Exercise: Write out the records below word for word, please.

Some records
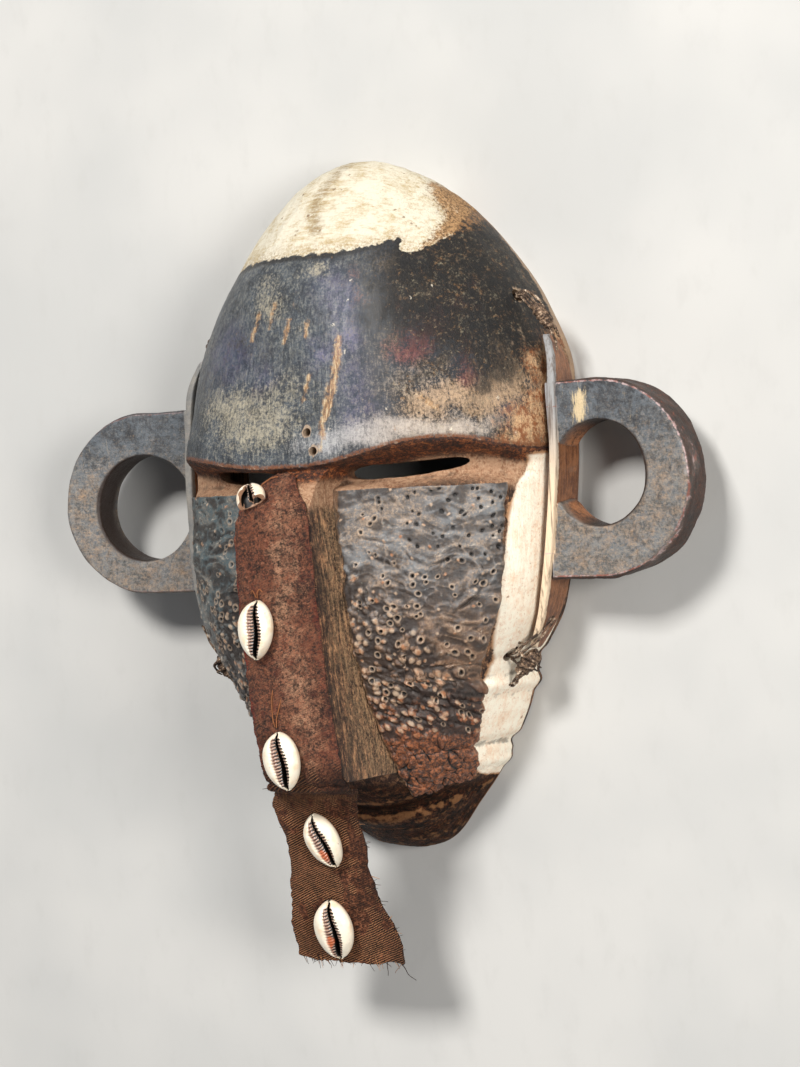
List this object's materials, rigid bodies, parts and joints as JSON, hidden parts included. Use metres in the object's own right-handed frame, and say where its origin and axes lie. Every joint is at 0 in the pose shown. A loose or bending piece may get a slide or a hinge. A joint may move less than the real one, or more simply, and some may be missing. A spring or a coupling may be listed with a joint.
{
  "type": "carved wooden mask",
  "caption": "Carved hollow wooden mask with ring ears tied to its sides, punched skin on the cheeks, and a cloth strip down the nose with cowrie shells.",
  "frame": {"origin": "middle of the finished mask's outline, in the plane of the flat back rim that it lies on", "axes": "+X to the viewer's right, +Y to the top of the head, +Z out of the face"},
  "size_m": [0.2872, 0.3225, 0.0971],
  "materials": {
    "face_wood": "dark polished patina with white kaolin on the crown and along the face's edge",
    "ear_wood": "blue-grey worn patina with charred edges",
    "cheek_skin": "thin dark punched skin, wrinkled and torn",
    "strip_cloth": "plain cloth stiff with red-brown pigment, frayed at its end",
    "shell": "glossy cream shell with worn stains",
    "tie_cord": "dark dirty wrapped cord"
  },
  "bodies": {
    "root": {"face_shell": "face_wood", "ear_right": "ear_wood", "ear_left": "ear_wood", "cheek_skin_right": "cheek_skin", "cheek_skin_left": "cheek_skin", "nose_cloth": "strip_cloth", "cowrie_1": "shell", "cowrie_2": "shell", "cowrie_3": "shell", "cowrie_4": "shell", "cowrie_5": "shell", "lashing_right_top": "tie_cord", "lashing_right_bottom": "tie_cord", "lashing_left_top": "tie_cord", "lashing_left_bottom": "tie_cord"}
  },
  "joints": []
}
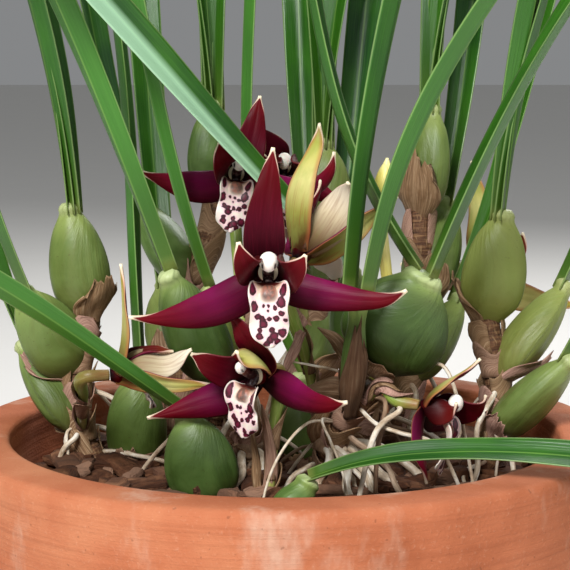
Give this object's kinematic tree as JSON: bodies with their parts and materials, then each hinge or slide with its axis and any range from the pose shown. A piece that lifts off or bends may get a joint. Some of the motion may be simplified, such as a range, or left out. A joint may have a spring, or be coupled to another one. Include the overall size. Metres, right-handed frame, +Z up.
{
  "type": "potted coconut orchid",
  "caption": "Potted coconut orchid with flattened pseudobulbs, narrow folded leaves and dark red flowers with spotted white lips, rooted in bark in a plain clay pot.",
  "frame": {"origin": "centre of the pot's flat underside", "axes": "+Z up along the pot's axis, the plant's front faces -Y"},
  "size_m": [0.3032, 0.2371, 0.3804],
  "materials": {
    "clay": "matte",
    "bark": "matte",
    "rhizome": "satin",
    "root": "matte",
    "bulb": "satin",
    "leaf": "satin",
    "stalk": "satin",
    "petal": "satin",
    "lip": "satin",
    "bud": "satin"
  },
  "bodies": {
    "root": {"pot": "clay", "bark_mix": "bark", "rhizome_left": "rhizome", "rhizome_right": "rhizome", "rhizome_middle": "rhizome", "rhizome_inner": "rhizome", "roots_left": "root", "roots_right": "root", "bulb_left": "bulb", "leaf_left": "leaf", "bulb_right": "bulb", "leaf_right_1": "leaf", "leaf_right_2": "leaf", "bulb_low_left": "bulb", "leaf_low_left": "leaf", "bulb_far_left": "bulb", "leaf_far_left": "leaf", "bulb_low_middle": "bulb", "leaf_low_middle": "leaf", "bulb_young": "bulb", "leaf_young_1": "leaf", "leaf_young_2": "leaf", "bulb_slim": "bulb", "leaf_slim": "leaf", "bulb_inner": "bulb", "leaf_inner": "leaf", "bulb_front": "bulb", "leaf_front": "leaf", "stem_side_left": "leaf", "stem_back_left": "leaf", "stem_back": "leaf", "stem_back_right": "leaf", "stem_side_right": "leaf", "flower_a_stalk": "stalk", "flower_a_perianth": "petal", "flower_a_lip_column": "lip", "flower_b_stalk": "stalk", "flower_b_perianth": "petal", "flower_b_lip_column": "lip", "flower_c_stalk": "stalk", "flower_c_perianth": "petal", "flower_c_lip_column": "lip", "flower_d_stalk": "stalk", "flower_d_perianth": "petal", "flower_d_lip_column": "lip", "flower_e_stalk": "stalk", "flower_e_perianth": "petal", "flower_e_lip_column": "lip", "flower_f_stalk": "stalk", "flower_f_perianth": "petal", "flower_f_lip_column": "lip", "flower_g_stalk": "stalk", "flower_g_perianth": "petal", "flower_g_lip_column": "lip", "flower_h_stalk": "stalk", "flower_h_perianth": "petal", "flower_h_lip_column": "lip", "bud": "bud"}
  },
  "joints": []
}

Answer:
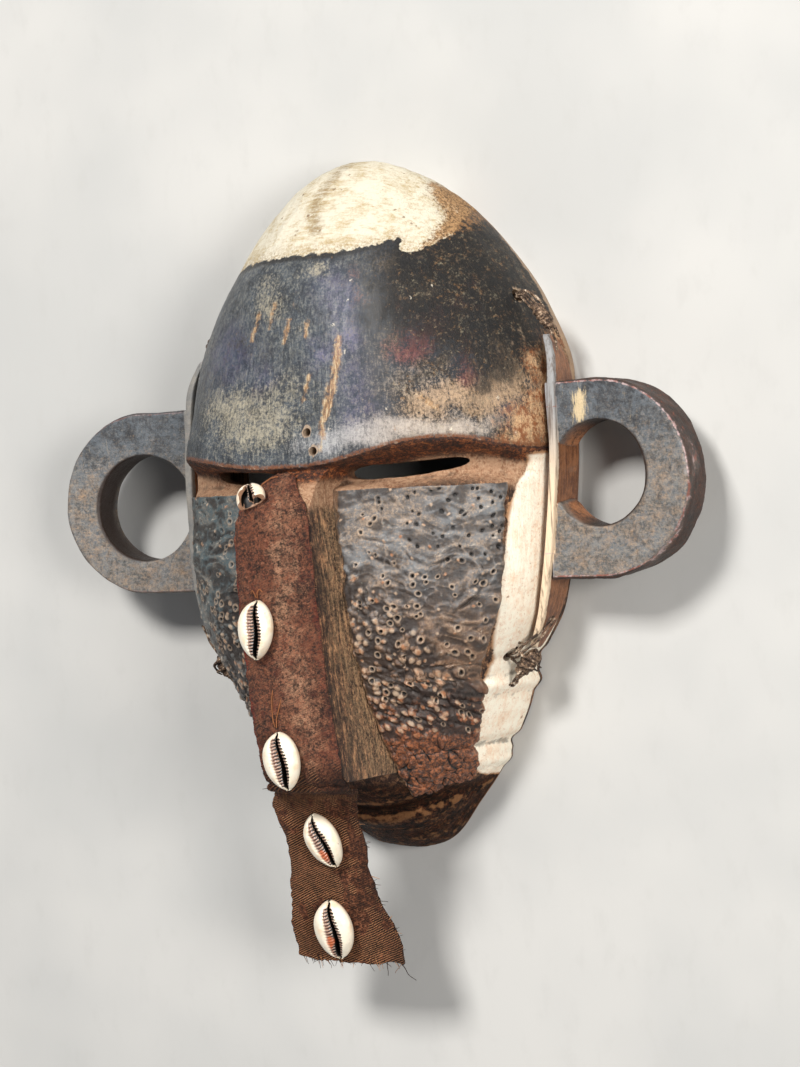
List this object's materials, rigid bodies, parts and joints as JSON, hidden parts included. Use metres in the object's own right-handed frame, and say where its origin and axes lie. Every joint is at 0 in the pose shown. A loose or bending piece may get a slide or a hinge. A joint may move less than the real one, or more simply, and some may be missing. A spring or a coupling may be listed with a joint.
{
  "type": "carved wooden mask",
  "caption": "Carved hollow wooden mask with ring ears tied to its sides, punched skin on the cheeks, and a cloth strip down the nose with cowrie shells.",
  "frame": {"origin": "middle of the finished mask's outline, in the plane of the flat back rim that it lies on", "axes": "+X to the viewer's right, +Y to the top of the head, +Z out of the face"},
  "size_m": [0.2872, 0.3225, 0.0971],
  "materials": {
    "face_wood": "dark polished patina with white kaolin on the crown and along the face's edge",
    "ear_wood": "blue-grey worn patina with charred edges",
    "cheek_skin": "thin dark punched skin, wrinkled and torn",
    "strip_cloth": "plain cloth stiff with red-brown pigment, frayed at its end",
    "shell": "glossy cream shell with worn stains",
    "tie_cord": "dark dirty wrapped cord"
  },
  "bodies": {
    "root": {"face_shell": "face_wood", "ear_right": "ear_wood", "ear_left": "ear_wood", "cheek_skin_right": "cheek_skin", "cheek_skin_left": "cheek_skin", "nose_cloth": "strip_cloth", "cowrie_1": "shell", "cowrie_2": "shell", "cowrie_3": "shell", "cowrie_4": "shell", "cowrie_5": "shell", "lashing_right_top": "tie_cord", "lashing_right_bottom": "tie_cord", "lashing_left_top": "tie_cord", "lashing_left_bottom": "tie_cord"}
  },
  "joints": []
}
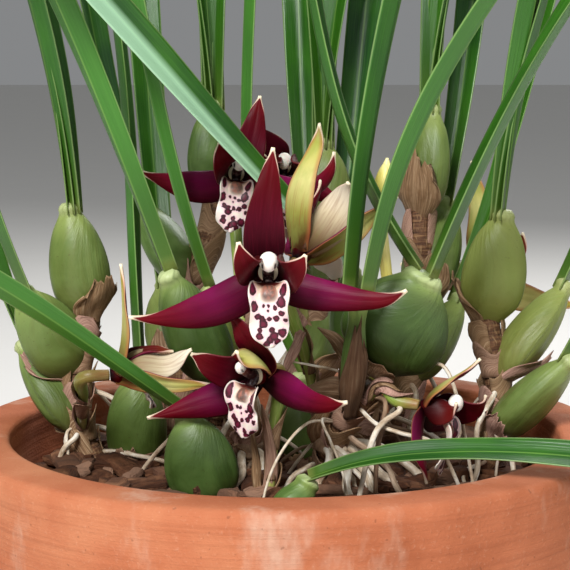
Give this object's kinematic tree as JSON: bodies with their parts and materials, then each hinge or slide with its axis and any range from the pose shown. A piece that lifts off or bends may get a joint. Some of the motion may be simplified, such as a range, or left out. A joint may have a spring, or be coupled to another one. Include the overall size. Metres, right-handed frame, +Z up.
{
  "type": "potted coconut orchid",
  "caption": "Potted coconut orchid with flattened pseudobulbs, narrow folded leaves and dark red flowers with spotted white lips, rooted in bark in a plain clay pot.",
  "frame": {"origin": "centre of the pot's flat underside", "axes": "+Z up along the pot's axis, the plant's front faces -Y"},
  "size_m": [0.3032, 0.2371, 0.3804],
  "materials": {
    "clay": "matte",
    "bark": "matte",
    "rhizome": "satin",
    "root": "matte",
    "bulb": "satin",
    "leaf": "satin",
    "stalk": "satin",
    "petal": "satin",
    "lip": "satin",
    "bud": "satin"
  },
  "bodies": {
    "root": {"pot": "clay", "bark_mix": "bark", "rhizome_left": "rhizome", "rhizome_right": "rhizome", "rhizome_middle": "rhizome", "rhizome_inner": "rhizome", "roots_left": "root", "roots_right": "root", "bulb_left": "bulb", "leaf_left": "leaf", "bulb_right": "bulb", "leaf_right_1": "leaf", "leaf_right_2": "leaf", "bulb_low_left": "bulb", "leaf_low_left": "leaf", "bulb_far_left": "bulb", "leaf_far_left": "leaf", "bulb_low_middle": "bulb", "leaf_low_middle": "leaf", "bulb_young": "bulb", "leaf_young_1": "leaf", "leaf_young_2": "leaf", "bulb_slim": "bulb", "leaf_slim": "leaf", "bulb_inner": "bulb", "leaf_inner": "leaf", "bulb_front": "bulb", "leaf_front": "leaf", "stem_side_left": "leaf", "stem_back_left": "leaf", "stem_back": "leaf", "stem_back_right": "leaf", "stem_side_right": "leaf", "flower_a_stalk": "stalk", "flower_a_perianth": "petal", "flower_a_lip_column": "lip", "flower_b_stalk": "stalk", "flower_b_perianth": "petal", "flower_b_lip_column": "lip", "flower_c_stalk": "stalk", "flower_c_perianth": "petal", "flower_c_lip_column": "lip", "flower_d_stalk": "stalk", "flower_d_perianth": "petal", "flower_d_lip_column": "lip", "flower_e_stalk": "stalk", "flower_e_perianth": "petal", "flower_e_lip_column": "lip", "flower_f_stalk": "stalk", "flower_f_perianth": "petal", "flower_f_lip_column": "lip", "flower_g_stalk": "stalk", "flower_g_perianth": "petal", "flower_g_lip_column": "lip", "flower_h_stalk": "stalk", "flower_h_perianth": "petal", "flower_h_lip_column": "lip", "bud": "bud"}
  },
  "joints": []
}